A companion instrument to the European convention—similar to but preceding the International Covenant on Economic, Social and Cultural Rights—is the European Social Charter (1961) and its additional protocol (1988). In contrast to the adjudicatory enforcement procedures of the European convention, the charter’s provisions are implemented through an elaborate system of control based on progress reports to the various committees and organs of the Council of Europe. The revised European Social Charter, which was intended gradually to replace the 1961 charter and entered into force in 1999, modernizes its forebear’s substantive provisions and strengthens its enforcement capabilities. The basic rights set forth in the revised charter concern housing; health; education, labour rights, employment, and parental leave; protection from poverty and social exclusion; free movement of persons and nondiscrimination; migrant worker rights; and nondiscrimination of persons with disabilities.

Human rights in the Americas

In 1948, concurrent with its establishment of the Organization of American States (OAS), the Ninth Pan-American Conference adopted the American Declaration on the Rights and Duties of Man, which, unlike the Universal Declaration of the UN adopted seven months later, set out the duties as well as the rights of individual citizens. Subsequently, in 1959, a meeting of the American Ministers for Foreign Affairs created the Inter-American Commission on Human Rights, which has since undertaken important investigative activities in the region. Finally, in 1969, the Inter-American Specialized Conference on Human Rights adopted the American Convention on Human Rights, which, among other things, after entering into force in July 1978, made the existing Inter-American Commission an organ of the convention and established the Inter-American Court of Human Rights, which sits in San José, Costa Rica. In November 1988, the OAS adopted the Additional Protocol to the American Convention on Human Rights in the Area of Economic, Social and Cultural Rights. Of the 26 Western Hemispheric states that so far have signed the convention, only the United States has yet to ratify it. Nor is the United States a party to the additional protocol, which entered into force in November 1999.

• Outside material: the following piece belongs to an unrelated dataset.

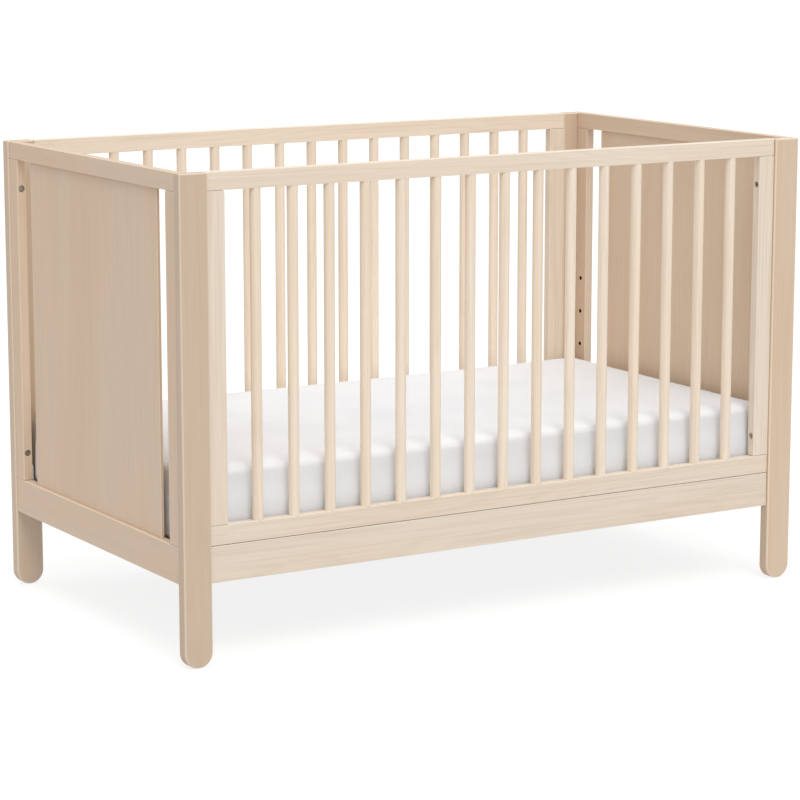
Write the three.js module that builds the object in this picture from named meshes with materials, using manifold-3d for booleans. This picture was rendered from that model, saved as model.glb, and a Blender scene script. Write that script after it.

The core structure of the Inter-American human rights system is similar to that of its European counterpart. Nevertheless, some noteworthy differences exist, and three stand out in particular. First, the American convention, reflecting the influence of the American Declaration, acknowledges the relationship between individual duties and individual rights. Second, the American convention reverses the priorities of the European convention prior to Protocol No. 11 by guaranteeing individual petitions while making interstate complaints optional. Finally, both the Inter-American Commission on Human Rights and the Inter-American Court of Human Rights operate beyond the framework of the American convention. The commission is as much an organ of the OAS Charter as of the American convention, with powers and procedures that differ significantly depending on the source of the commission’s authority. The court, while primarily an organ of the convention, nonetheless has jurisdiction to interpret the human rights provisions of other treaties, including those of the OAS Charter.

Human rights in Africa

In 1981 the Eighteenth Assembly of Heads of State and Government of the Organization of African Unity (replaced by the African Union [AU] in 2002) adopted the African Charter on Human and Peoples’ Rights. Also known as the “Banjul Charter” for having been drafted in Banjul, Gambia, it entered into force on October 21, 1986, and boasts the vast majority of the states of Africa as parties.

Like its American and early European counterparts, the African charter provides for a human rights commission (the African Commission on Human and Peoples’ Rights), which has both promotional and protective functions. There is no restriction on who may file a complaint with it. In contrast to the European and American procedures, however, concerned states are encouraged to reach a friendly settlement without formally involving the investigative or conciliatory mechanisms of the commission. Also, the African charter did not, at the beginning, call for a human rights court. African customs and traditions, it has been said, have long emphasized mediation, conciliation, and consensus rather than the adversarial and adjudicative procedures that are common to Western legal systems.

Nevertheless, owing largely to political changes wrought by the end of the Cold War, an African Court of Human and Peoples’ Rights (ACHPR) was created in January 2004 to render judgments on the compliance by AU states with the African charter. The court did not replace the commission.

A year earlier, however, in 2003, there came into being the African Court of Justice (ACJ), intended to serve as the AU’s principal judicial body and, in this capacity, to rule on disputes over the interpretation of AU treaties. Concern for rising costs in the face of little forward movement on the part of the ACJ, however, led to proposals for the creation of a new court, the African Court of Justice and Human Rights (ACJHR). Designed to have two chambers—one for general legal matters that would supersede the ACJ, the other for judgments on the interpretation and application of human rights treaties—the ACJHR came into being when, in 2008, a merger protocol was adopted uniting the ACJ and the ACHPR. It was believed that the ACJHR had the potential to be progressively influential in the protection of human rights in Africa. It was also recognized, however, that this prospect—above all the ACJHR’s legitimacy—depended on the independence and moral character of its judges and on the training and effectiveness of its staff.

It is, in any event, fair to say that the African human rights system was still in its infancy at the beginning of the 21st century, given especially the turmoil and violence that beset northern and sub-Saharan Africa during this time. But four distinctive features of the African charter—and thus, the African human rights system—are noteworthy and give reason for hope. First, the charter provides for economic, social, and cultural rights as well as civil and political rights. In this respect it resembles the American convention and differs from the European convention. Second, in contrast to both the European and American conventions, it recognizes the rights of groups in addition to the family, women, and children. The aged and the infirm are accorded special protection also, and the right of peoples to self-determination is elaborated in the right to existence, equality, and nondomination. Third, it uniquely embraces two third-generation, or “solidarity,” rights: the right to economic, social, and cultural development and the right to national and international peace and security. It differs from other treaties also by detailing individual duties as well as individual rights—to the family, society, the state, and the international African community.